Inutile dire che anche il tempo mensa risente delle ristrettezze imposte dall’emergenza sanitaria. Quest’anno sono stati programmati turni molto rigidi lungo le due ore in cui viene fornito il servizio. Il che da un certo punto di vista è positivo, perché prima del Covid il pranzo durava un’ora, un tempo troppo lungo per tenere dei mocciosi a tavola. Noi delle seconde scendiamo in mensa alle dodici in punto e dobbiamo tagliare la corda dopo trenta minuti per dare l’opportunità agli inservienti di igienizzare tavoli e sedie e pulire tutto per il turno successivo. Le pietanze vengono servite in un vassoio da ospedale, diviso a comparti in cui sono distribuiti contemporaneamente primo, secondo e contorno. Prima della pandemia si alternavano i piatti in ceramica con il corrispondente effetto estetico. La sbobba non sembrava diversa da quello che i bambini vedevano a pranzo a casa. Ora la mise en place lascia un po’ a desiderare, molto sacrificata alla praticità. La minestrina di riso e prezzemolo, per dire, ne risente in modo particolare.

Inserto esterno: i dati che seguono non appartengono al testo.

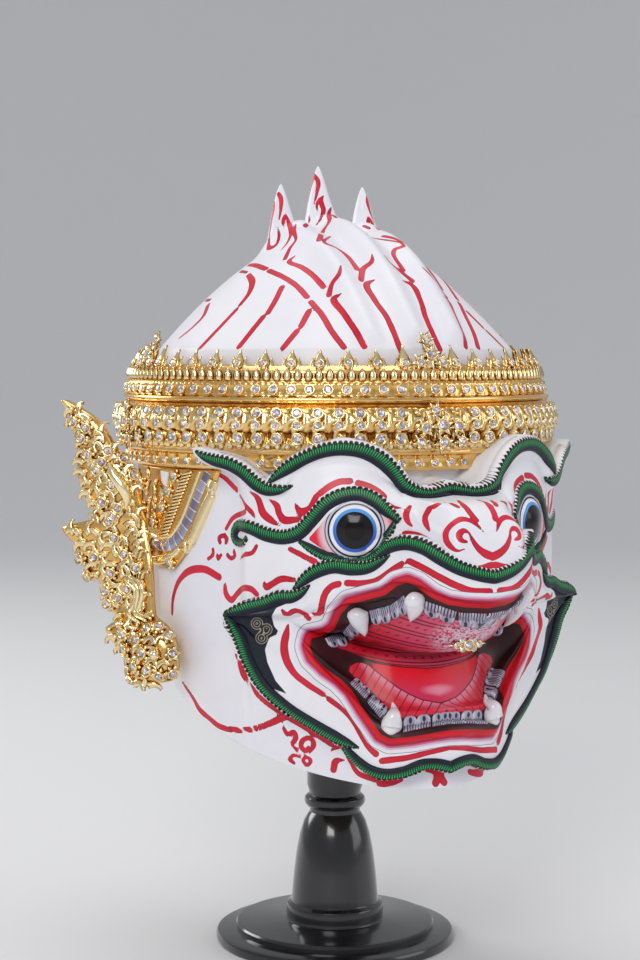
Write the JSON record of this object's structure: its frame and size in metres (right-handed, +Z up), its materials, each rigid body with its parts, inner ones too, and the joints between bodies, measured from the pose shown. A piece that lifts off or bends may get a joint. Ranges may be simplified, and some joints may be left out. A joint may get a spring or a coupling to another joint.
{
  "type": "khon mask",
  "caption": "Full-head painted monkey dance mask with open jaws, gilded jewelled headbands and flared ear ornaments, resting on a turned black stand.",
  "frame": {"origin": "centre of the stand's foot, on its underside", "axes": "+Z up, the face looks along -Y, the mask's own right side is towards -X"},
  "size_m": [0.3046, 0.2993, 0.429],
  "materials": {
    "stand": "black lacquer, glossy",
    "painted_skin": "white gesso with painted lines, satin",
    "gilt": "gold leaf set with clear glass stones, polished",
    "shell": "polished mother-of-pearl"
  },
  "bodies": {
    "root": {"display_stand": "stand", "mask_shell": "painted_skin", "coronet": "gilt", "diadem": "gilt", "ear_panel_right": "gilt", "ear_wing_right": "gilt", "upper_outer_fang_right": "shell", "upper_inner_fang_right": "shell", "lower_fang_right": "shell", "ear_panel_left": "gilt", "ear_wing_left": "gilt", "upper_outer_fang_left": "shell", "upper_inner_fang_left": "shell", "lower_fang_left": "shell", "palate_jewel": "gilt"}
  },
  "joints": []
}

Ma ciò in cui i bambini sono penalizzati maggiormente è la distanza che devono mantenere tra di loro. Non più di tre su tavoli lunghi, una disposizione che ammazza la conversazione, i tornei di obbligo o verità e, di conseguenza, la convivialità. Nonostante ciò il fragore è assordante come prima. I bambini parlano meno ma parlano a voce più alta per farsi intendere dai compagni di tavolo e dagli insegnanti. Eppure anche questa nuova normalità sembra non costituire un disagio. I miei alunni continuano a fare le stupidaggini di prima giocando con il cibo, come quando infilzano i panini con le forchette di plastica per costruire gelati immaginari e poi leccano la farina sulla superficie. Trascorsi i trenta minuti che gli spettano scattano in piedi per rientrare in classe, in fila indiana, a un metro di distanza dal compagno davanti e quello dietro, come veri soldatini in una battaglia di cui saranno loro i veri vincitori.